無気力な青年が見つめる“神も仏も知ったこっちゃない”世界――20歳・田辺洸成の初長編映画が問う現実
第46回ぴあフィルムフェスティバル(PFF)のコンペティション部門「PFFアワード2024」に入選した映画『さようならイカロス』が、東京・渋谷のユーロスペースにて5月24日(金)および25日(土)の2日間限定で上映されることが決定した。
本作は、福岡県出身の田辺洸成が監督・脚本・編集を務めた初の長編映画。田辺は現在20歳で、青山学院大学総合文化政策学部に在籍。小学生の頃から映画づくりを始め、高校時代に制作した『愛の惑星』(2022)はTOHOシネマズ学生映画祭などでも上映された。今回の『さようならイカロス』も、これまで同様、友人たちとの共同制作によって生まれている。
『さようならイカロス』は、無気力な青年・ケンが、同じく無気力な女性との出会いを通じて、同性愛、性虐待、貧困、暴力、死といった、薄皮一枚向こうにあるリアルと否応なしに向き合うことになる群像劇である。作中には、監督自身の心の叫びが全編を通してこだまし、目を背けたくなるような現実を観客に容赦なく突きつける。まさに問題作とも言える1本である。

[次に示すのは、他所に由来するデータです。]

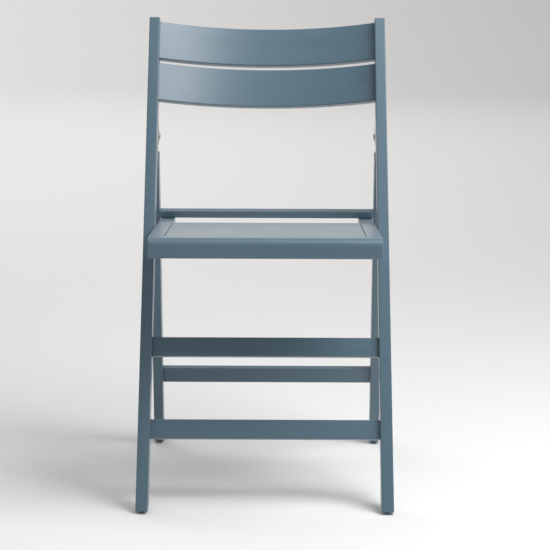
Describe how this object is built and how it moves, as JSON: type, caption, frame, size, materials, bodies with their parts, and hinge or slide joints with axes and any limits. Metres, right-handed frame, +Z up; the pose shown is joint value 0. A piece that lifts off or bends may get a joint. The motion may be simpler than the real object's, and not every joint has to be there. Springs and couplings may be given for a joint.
{
  "type": "folding chair",
  "caption": "Painted wooden folding chair with leaning stiles, bowed back slats, framed flat seat with hooked tails and a hinged rear leg frame.",
  "frame": {"origin": "on the floor, under the middle of the chair's bounding box", "axes": "+Z up, -Y towards the front of the seat, +X to the right of someone facing the chair's front"},
  "size_m": [0.42, 0.5166, 0.7866],
  "materials": {
    "painted_wood": "satin blue-grey paint over beech",
    "bare_beech": "bare wood, hidden in the joints",
    "zinc_steel": "zinc plated",
    "brass_insert": "plain",
    "nylon_washer": "matte",
    "nylon_glide": "matte"
  },
  "bodies": {
    "front_frame": {"right_stile": "painted_wood", "left_stile": "painted_wood", "upper_back_slat": "painted_wood", "lower_back_slat": "painted_wood", "upper_front_rail": "painted_wood", "lower_front_rail": "painted_wood", "right_pivot_plate": "zinc_steel", "left_pivot_plate": "zinc_steel", "pivot_plate_screws": "zinc_steel", "leg_pivot_rivets": "zinc_steel", "leg_pivot_washers": "nylon_washer", "right_front_glide": "nylon_glide", "left_front_glide": "nylon_glide", "front_glide_nails": "zinc_steel"},
    "rear_frame": {"right_rear_leg": "painted_wood", "left_rear_leg": "painted_wood", "hook_bar": "painted_wood", "rear_rail": "painted_wood", "right_rear_glide": "nylon_glide", "left_rear_glide": "nylon_glide", "rear_glide_nails": "zinc_steel"},
    "seat": {"seat_front_rail": "painted_wood", "right_side_rail": "painted_wood", "left_side_rail": "painted_wood", "seat_back_rail": "painted_wood", "seat_panel": "painted_wood", "seat_dowels": "bare_beech", "right_seat_bolt": "zinc_steel", "left_seat_bolt": "zinc_steel", "seat_bolt_inserts": "brass_insert", "seat_pivot_washers": "nylon_washer"}
  },
  "joints": [
    {"name": "seat_fold", "type": "hinge", "parent": "front_frame", "child": "seat", "pos_m": [0, -0.03029, 0.43127], "axis": [-1, 0, 0], "range_deg": [0, 107.5]},
    {"name": "rear_fold", "type": "hinge", "parent": "front_frame", "child": "rear_frame", "pos_m": [0, 0.06703, 0.58543], "axis": [-1, 0, 0], "range_deg": [0, 37.6]}
  ],
  "couplings": [
    {"joint": "rear_fold", "follows": "seat_fold", "ratio": 0.3497}
  ]
}
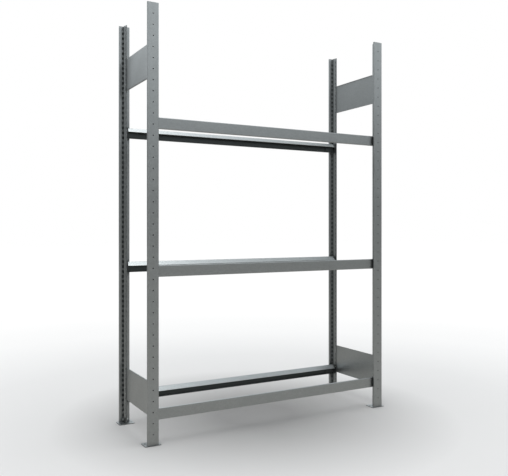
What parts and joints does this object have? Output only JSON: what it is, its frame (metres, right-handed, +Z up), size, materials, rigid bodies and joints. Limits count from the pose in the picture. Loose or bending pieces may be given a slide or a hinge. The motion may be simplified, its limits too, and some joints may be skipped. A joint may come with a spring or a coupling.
{
  "type": "tyre storage rack",
  "caption": "Free-standing boltless steel rack that stores upright tyres on pairs of sloped beams hooked into slotted T-section uprights.",
  "frame": {"origin": "on the floor, at the centre of the rack's footprint", "axes": "+X along the width to the right as seen from the front, +Y from front to back, +Z up"},
  "size_m": [1.378, 0.432, 2],
  "materials": {
    "galvanised_steel": "matt grey galvanised sheet",
    "zinc_fasteners": "bright zinc plated"
  },
  "bodies": {
    "frame": {"upright_front_left": "galvanised_steel", "foot_plate_front_left": "galvanised_steel", "foot_bolt_front_left": "zinc_fasteners", "foot_nut_front_left": "zinc_fasteners", "upright_front_right": "galvanised_steel", "foot_plate_front_right": "galvanised_steel", "foot_bolt_front_right": "zinc_fasteners", "foot_nut_front_right": "zinc_fasteners", "upright_rear_left": "galvanised_steel", "foot_plate_rear_left": "galvanised_steel", "foot_bolt_rear_left": "zinc_fasteners", "foot_nut_rear_left": "zinc_fasteners", "upright_rear_right": "galvanised_steel", "foot_plate_rear_right": "galvanised_steel", "foot_bolt_rear_right": "zinc_fasteners", "foot_nut_rear_right": "zinc_fasteners", "side_panel_upper_left": "galvanised_steel", "panel_rivet_upper_left_front_low": "zinc_fasteners", "panel_rivet_upper_left_front_high": "zinc_fasteners", "panel_rivet_upper_left_rear_low": "zinc_fasteners", "panel_rivet_upper_left_rear_high": "zinc_fasteners", "side_panel_upper_right": "galvanised_steel", "panel_rivet_upper_right_front_low": "zinc_fasteners", "panel_rivet_upper_right_front_high": "zinc_fasteners", "panel_rivet_upper_right_rear_low": "zinc_fasteners", "panel_rivet_upper_right_rear_high": "zinc_fasteners", "side_panel_lower_left": "galvanised_steel", "panel_rivet_lower_left_front_low": "zinc_fasteners", "panel_rivet_lower_left_front_high": "zinc_fasteners", "panel_rivet_lower_left_rear_low": "zinc_fasteners", "panel_rivet_lower_left_rear_high": "zinc_fasteners", "side_panel_lower_right": "galvanised_steel", "panel_rivet_lower_right_front_low": "zinc_fasteners", "panel_rivet_lower_right_front_high": "zinc_fasteners", "panel_rivet_lower_right_rear_low": "zinc_fasteners", "panel_rivet_lower_right_rear_high": "zinc_fasteners"},
    "beam_low_front": {"tyre_beam_low_front": "galvanised_steel", "hook_bracket_low_front_left": "galvanised_steel", "hook_bracket_low_front_right": "galvanised_steel"},
    "beam_low_rear": {"tyre_beam_low_rear": "galvanised_steel", "hook_bracket_low_rear_left": "galvanised_steel", "hook_bracket_low_rear_right": "galvanised_steel"},
    "beam_middle_front": {"tyre_beam_middle_front": "galvanised_steel", "hook_bracket_middle_front_left": "galvanised_steel", "hook_bracket_middle_front_right": "galvanised_steel"},
    "beam_middle_rear": {"tyre_beam_middle_rear": "galvanised_steel", "hook_bracket_middle_rear_left": "galvanised_steel", "hook_bracket_middle_rear_right": "galvanised_steel"},
    "beam_top_front": {"tyre_beam_top_front": "galvanised_steel", "hook_bracket_top_front_left": "galvanised_steel", "hook_bracket_top_front_right": "galvanised_steel"},
    "beam_top_rear": {"tyre_beam_top_rear": "galvanised_steel", "hook_bracket_top_rear_left": "galvanised_steel", "hook_bracket_top_rear_right": "galvanised_steel"}
  },
  "joints": [
    {"name": "lift_low_front", "type": "slide", "parent": "frame", "child": "beam_low_front", "axis": [0, 0, 1], "range_m": [0, 0.009]},
    {"name": "lift_low_rear", "type": "slide", "parent": "frame", "child": "beam_low_rear", "axis": [0, 0, 1], "range_m": [0, 0.009]},
    {"name": "lift_middle_front", "type": "slide", "parent": "frame", "child": "beam_middle_front", "axis": [0, 0, 1], "range_m": [0, 0.009]},
    {"name": "lift_middle_rear", "type": "slide", "parent": "frame", "child": "beam_middle_rear", "axis": [0, 0, 1], "range_m": [0, 0.009]},
    {"name": "lift_top_front", "type": "slide", "parent": "frame", "child": "beam_top_front", "axis": [0, 0, 1], "range_m": [0, 0.009]},
    {"name": "lift_top_rear", "type": "slide", "parent": "frame", "child": "beam_top_rear", "axis": [0, 0, 1], "range_m": [0, 0.009]}
  ]
}
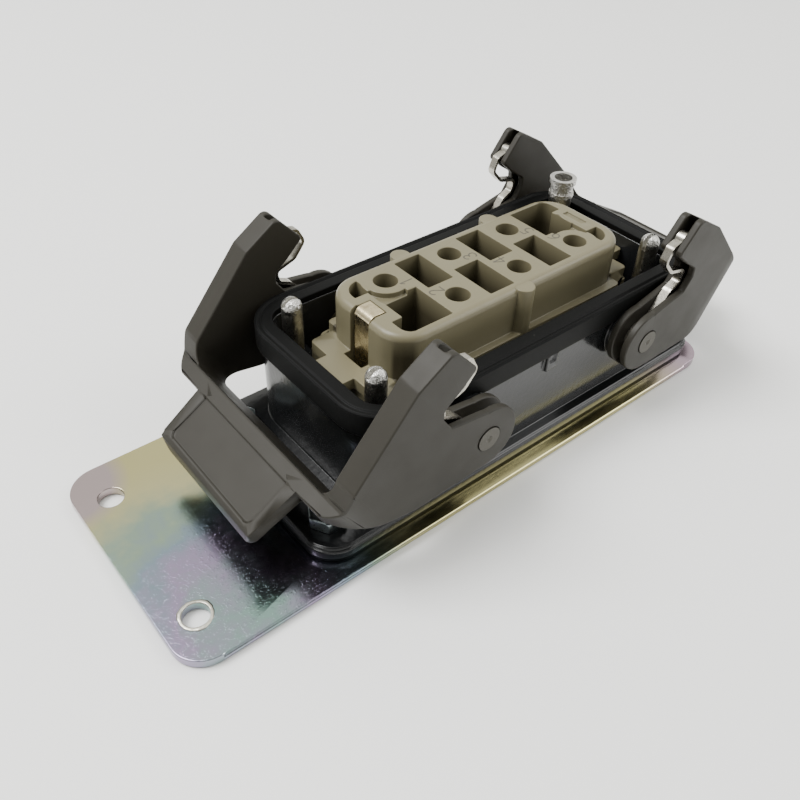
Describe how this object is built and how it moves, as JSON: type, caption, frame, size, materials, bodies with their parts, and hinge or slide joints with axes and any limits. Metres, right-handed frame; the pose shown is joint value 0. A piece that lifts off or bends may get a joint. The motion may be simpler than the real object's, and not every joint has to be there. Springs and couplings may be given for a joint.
{
  "type": "heavy duty rectangular connector",
  "caption": "Rectangular power connector in a black bulkhead housing with locking levers and guide pins, bolted to a steel adapter plate.",
  "frame": {"origin": "midway between the two free fixing holes, on the underside of the adapter plate", "axes": "+X along the plate towards the connector, +Y across it, +Z out of the plate towards the mating face"},
  "size_m": [0.1568, 0.0578, 0.0459],
  "materials": {
    "zinc_plate": "yellow passivated, satin",
    "seal_rubber": "matt",
    "black_coating": "gloss powder coat",
    "screw_steel": "zinc plated",
    "insert_plastic": "moulded, satin",
    "plated_strip": "silver plated, slightly tarnished",
    "contact_metal": "dull plated",
    "pin_steel": "turned",
    "lever_plastic": "moulded, fine matt",
    "spring_steel": "bright strip"
  },
  "bodies": {
    "base": {"adapter_plate": "zinc_plate", "flange_seal": "seal_rubber", "housing": "black_coating", "flange_screws": "screw_steel", "rim_seal": "seal_rubber", "insert_body": "insert_plastic", "terminal_screws": "screw_steel", "earth_strip": "plated_strip", "earth_terminal": "contact_metal", "earth_screw": "screw_steel", "guide_pin_left_back": "pin_steel", "guide_pin_left_front": "pin_steel", "guide_pin_right_front": "pin_steel", "guide_bush": "pin_steel", "pivot_pin_left_front": "pin_steel", "pivot_pin_left_back": "pin_steel", "pivot_pin_right_front": "pin_steel", "pivot_pin_right_back": "pin_steel", "contact_1": "contact_metal", "contact_2": "contact_metal", "contact_3": "contact_metal", "contact_4": "contact_metal", "contact_5": "contact_metal", "contact_6": "contact_metal"},
    "left_lever": {"lever_left": "lever_plastic", "spring_left_front": "spring_steel", "spring_left_back": "spring_steel"},
    "right_lever": {"lever_right": "lever_plastic", "spring_right_front": "spring_steel", "spring_right_back": "spring_steel"}
  },
  "joints": [
    {"name": "left_lever_hinge", "type": "hinge", "parent": "base", "child": "left_lever", "pos_m": [0.0571, 0, 0.0199], "axis": [0, 1, 0], "range_deg": [0, 42]},
    {"name": "right_lever_hinge", "type": "hinge", "parent": "base", "child": "right_lever", "pos_m": [0.1049, 0, 0.0199], "axis": [0, -1, 0], "range_deg": [-5, 37]}
  ]
}
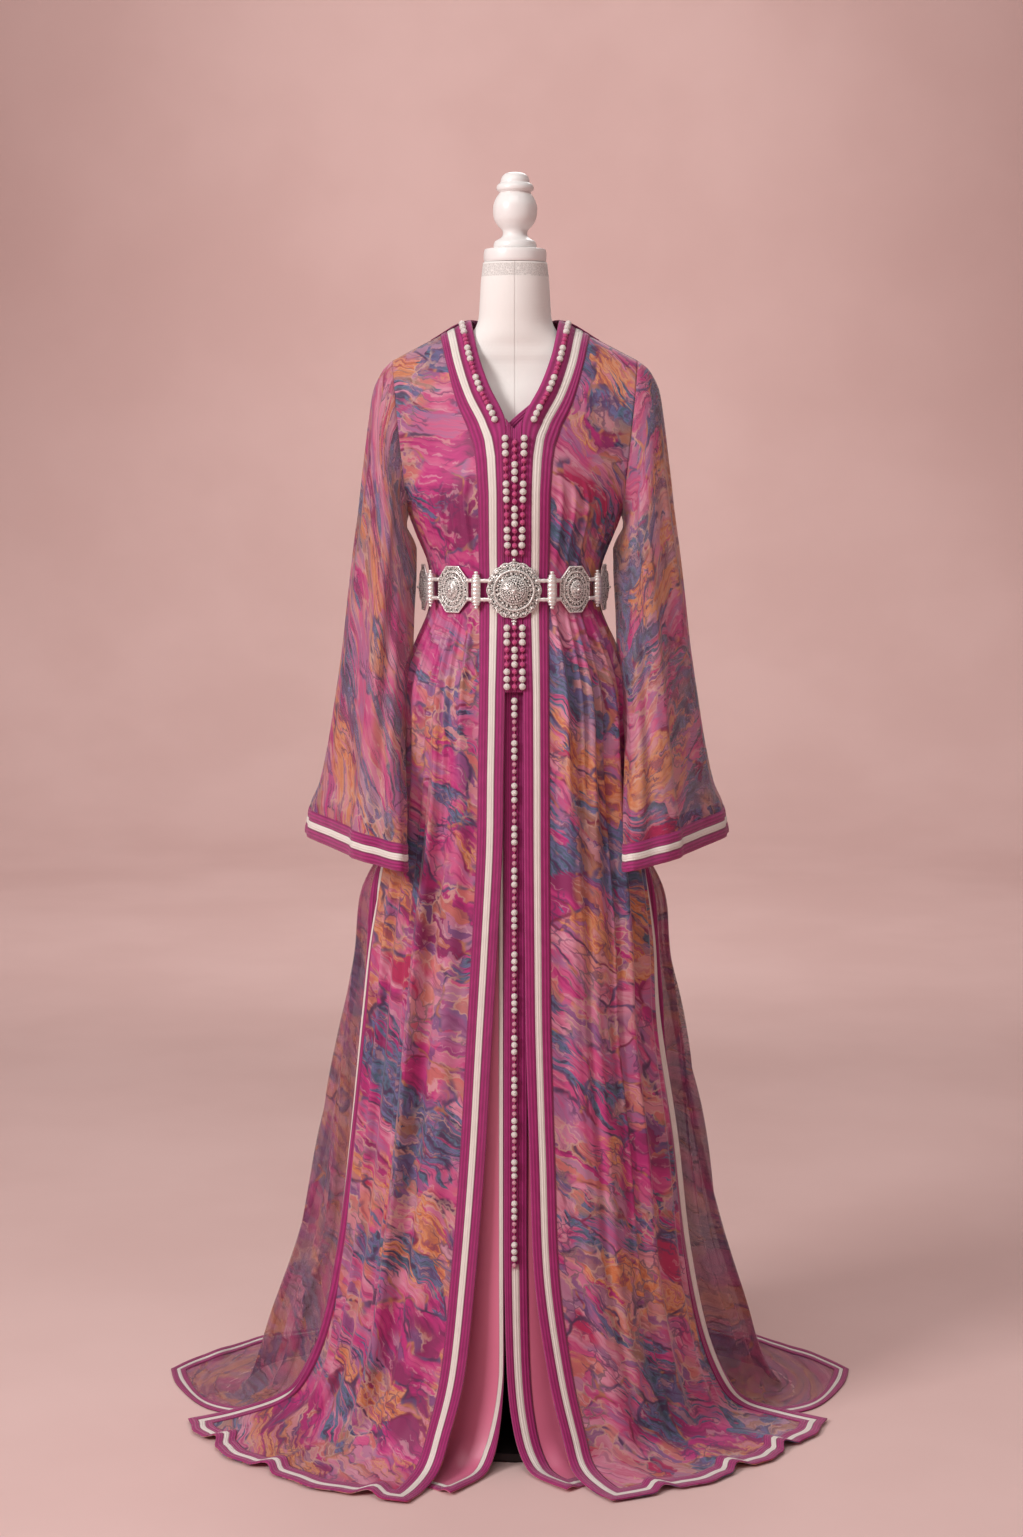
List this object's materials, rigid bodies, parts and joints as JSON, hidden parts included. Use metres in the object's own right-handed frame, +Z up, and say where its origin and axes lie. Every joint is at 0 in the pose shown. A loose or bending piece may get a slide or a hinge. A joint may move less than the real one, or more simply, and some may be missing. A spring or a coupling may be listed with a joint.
{
  "type": "moroccan kaftan on a limbless dress form",
  "caption": "Floor-length open kaftan with side slits over a sleeveless inner dress, braid bands, knot buttons and a plaque belt, on a limbless dress form with a stand.",
  "frame": {"origin": "centre of the underside of the stand's round base, on the floor", "axes": "+Z up, the garment's front faces -Y, +X is to the right of someone facing it"},
  "size_m": [1.059, 0.8027, 1.8118],
  "materials": {
    "jersey": "white stretch jersey",
    "painted_wood": "white satin paint",
    "printed_chiffon": "semi-sheer printed chiffon",
    "pink_satin": "soft satin",
    "magenta_braid": "ribbed braid with an ivory stripe",
    "knot_buttons": "knotted silk thread",
    "silver": "silver filigree"
  },
  "bodies": {
    "root": {"form_torso": "jersey", "form_neck_cap": "painted_wood", "form_finial": "painted_wood", "form_pole": "painted_wood", "form_base": "painted_wood", "outer_front_left": "printed_chiffon", "outer_front_right": "printed_chiffon", "outer_back": "printed_chiffon", "sleeve_left": "printed_chiffon", "sleeve_right": "printed_chiffon", "inner_front_left": "pink_satin", "inner_front_right": "pink_satin", "inner_back": "pink_satin", "braid_front_left": "magenta_braid", "braid_front_right": "magenta_braid", "braid_hem_left": "magenta_braid", "braid_hem_right": "magenta_braid", "braid_slit_left": "magenta_braid", "braid_slit_right": "magenta_braid", "braid_back_left": "magenta_braid", "braid_back_right": "magenta_braid", "braid_back_hem": "magenta_braid", "braid_back_neck": "magenta_braid", "braid_inner_left": "magenta_braid", "braid_inner_right": "magenta_braid", "braid_inner_hem_left": "magenta_braid", "braid_inner_hem_right": "magenta_braid", "braid_inner_back_hem": "magenta_braid", "braid_cuff_left": "magenta_braid", "braid_cuff_right": "magenta_braid", "placket": "magenta_braid", "buttons_neck_left": "knot_buttons", "buttons_neck_right": "knot_buttons", "buttons_left": "knot_buttons", "buttons_centre": "knot_buttons", "buttons_right": "knot_buttons", "buttons_lower_left": "knot_buttons", "buttons_lower_centre": "knot_buttons", "buttons_lower_right": "knot_buttons", "buttons_inner": "knot_buttons", "belt_medallion": "silver", "belt_plaque_1": "silver", "belt_plaque_2": "silver", "belt_plaque_3": "silver", "belt_plaque_4": "silver", "belt_plaque_5": "silver", "belt_plaque_6": "silver", "belt_plaque_7": "silver", "belt_plaque_8": "silver", "belt_spindle_1": "silver", "belt_spindle_2": "silver", "belt_spindle_3": "silver", "belt_spindle_4": "silver", "belt_spindle_5": "silver", "belt_spindle_6": "silver", "belt_spindle_7": "silver", "belt_spindle_8": "silver", "belt_spindle_9": "silver"}
  },
  "joints": []
}
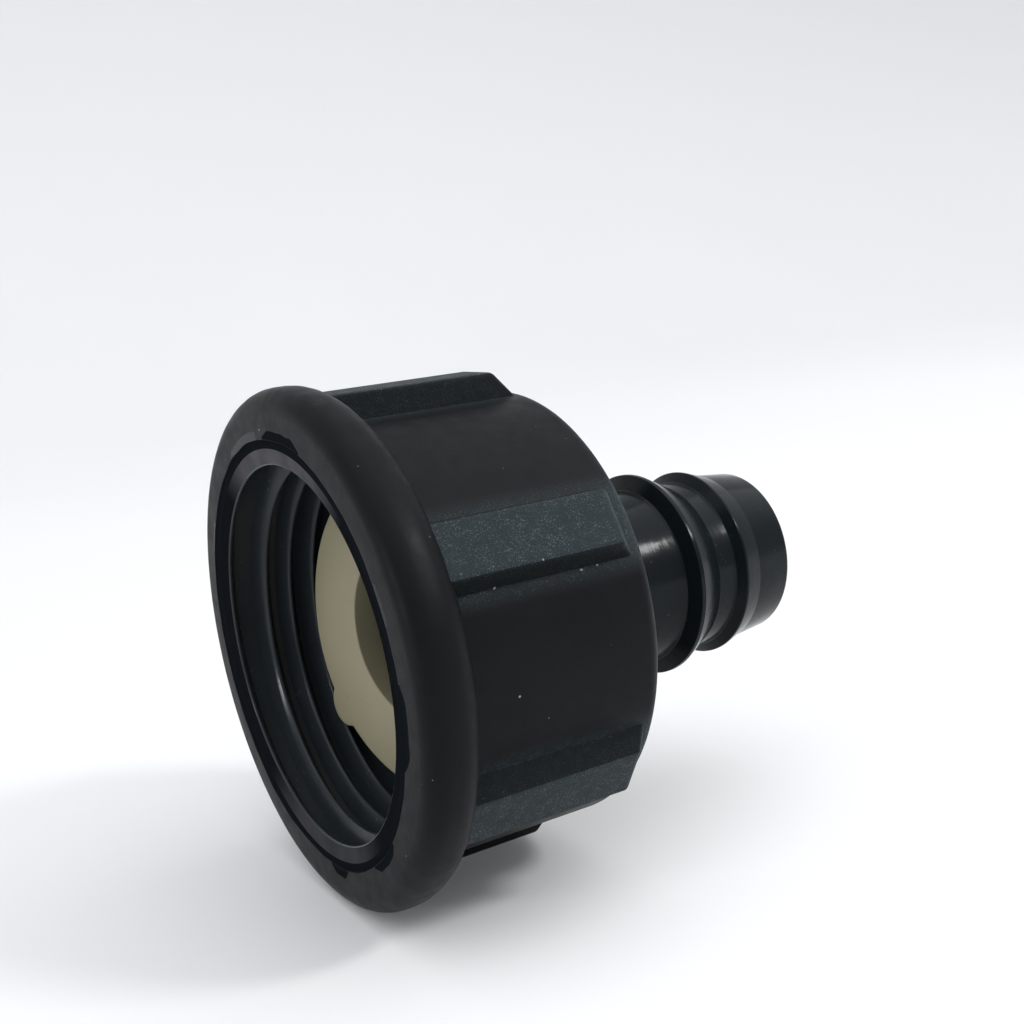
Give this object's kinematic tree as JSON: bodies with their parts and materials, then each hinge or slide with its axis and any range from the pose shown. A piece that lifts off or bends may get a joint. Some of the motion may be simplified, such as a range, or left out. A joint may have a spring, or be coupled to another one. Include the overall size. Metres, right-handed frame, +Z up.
{
  "type": "swivel hose connector",
  "caption": "Swivel hose connector: an internally threaded coupling nut with grip pads turns on a hollow barbed hose tail, with a lugged flat washer in the nut.",
  "frame": {"origin": "below the middle of the part's length, on the surface that the nut's bead rests on", "axes": "+X along the connector's axis from the nut's mouth to the tip of the hose tail, +Z up through a grip pad"},
  "size_m": [0.0362, 0.0338, 0.0338],
  "materials": {
    "nut_plastic": "satin charcoal moulding, with a fine spark-eroded texture on the grip pads",
    "tail_plastic": "glossy black moulding",
    "washer_rubber": "dull cream rubber"
  },
  "bodies": {
    "nut": {"coupling_nut": "nut_plastic"},
    "washer": {"sealing_washer": "washer_rubber"},
    "tail": {"hose_tail": "tail_plastic"}
  },
  "joints": [
    {"name": "nut_swivel", "type": "hinge", "parent": "nut", "child": "washer", "pos_m": [-0.0103, 0, 0.0169], "axis": [1, 0, 0], "continuous": true},
    {"name": "tail_end_float", "type": "slide", "parent": "washer", "child": "tail", "axis": [-1, 0, 0], "range_m": [0, 0.001]}
  ]
}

出演者には、大田健、田辺洸成、稲葉釈阿、大野善徳、敦賀伶美らが名を連ねる。制作には演技や映像制作未経験の友人たちが参加し、1台のカメラと1本のマイクのみで撮影が行われたという。監督・脚本・編集を田辺が務め、原案は田辺、関翼、大田健の3名、助監督には関翼が名を連ねる。上映時間はカラー/107分。
田辺は本作について、「今はもう撮れない、そんな映画になった。友人との遊びの延長のような撮影だったが、そこには最もリアルな、生の実感が存在した」と語る。また、「大人になるということは、ティーンエイジャー特有の感情の機微と、そこに付随する傲慢さに別れを告げることなのではないか」と、自身の内面との対話を振り返る。
主演の大田健は、「このメンバーで、あの時、あの場所でしか撮れない映画を撮れたと思う」と語り、「演技というよりも、等身大の姿を記録した。『自分たちを見てくれ』という意志がチーム全体にあった」と作品に込めた思いを明かしている。
文筆家の折田侑駿は、「これはいつの時代に撮られた映画なんだ!──と、スクリーンを見上げる誰もが思うだろう。だが、上映が終わるころには、“いまこの瞬間”を撃ち抜いた映画だと確信することになるはずだ」と称賛。PFFディレクターの荒木啓子も、「映画が好きすぎて8ミリで無茶苦茶に撮っていた時代――PFF創設期の熱気を思い起こさせる」と本作の熱量に触れている。
YouTubeでは予告編も公開中。上映はいずれも夜帯を予定。虚無と痛み、そして青春の衝動がスクリーンに焼きつけられた本作が、観る者にどのような“現実”を突きつけるのか、ぜひ劇場で確かめてほしい。